Key Takeaways for Those Facing Substantial Debt
The scenario presented in the video underscores several critical lessons for anyone grappling with significant debt. Firstly, it emphasizes the importance of understanding every term and condition of any debt consolidation agreement, especially when private investors are involved. A lower interest rate can be enticing, but the conditions attached, like liens on assets, carry substantial risk.
Secondly, it highlights that private financing, while a viable option for some, operates under different rules than traditional lending and often requires collateral for substantial debt. Finally, the ultimate success of any debt consolidation strategy hinges on addressing the underlying issues that led to the debt in the first place. Only with disciplined financial habits and a clear repayment plan can the cycle of debt be truly broken, leading to effective debt consolidation and financial freedom.

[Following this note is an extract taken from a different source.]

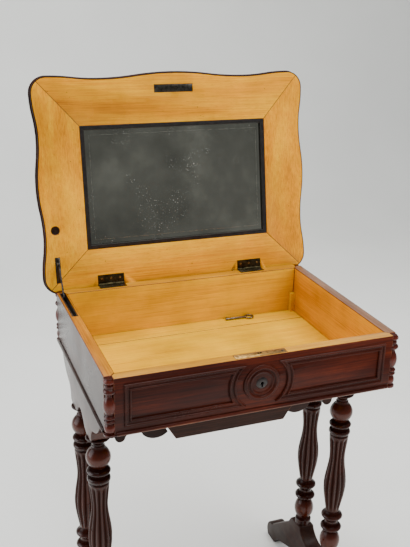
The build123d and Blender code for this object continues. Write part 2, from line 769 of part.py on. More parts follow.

The $200,000 Question: Your Questions Answered
What is debt consolidation?
Debt consolidation involves combining multiple smaller debts, like credit card balances or personal loans, into a single, larger loan. This often aims to simplify payments and potentially secure a lower overall interest rate.
What is a common risk of debt consolidation?
A common risk is that consolidating debt can free up your old credit lines, which might tempt you to accrue new debt. Without changing spending habits, this can lead to an even worse financial situation.
Why might someone borrow from a private investor for debt?
Private investors can be an option when traditional banks view debt as too high-risk, especially for large amounts or high existing interest rates. They may offer more flexible terms than banks, though often with different demands or risks.
What is a ‘lien’ when talking about debt?
A lien is a legal claim placed on your assets, such as a home or car, as security for a debt. If you fail to repay the loan, the lien allows the lender to seize and sell those assets to recover their money.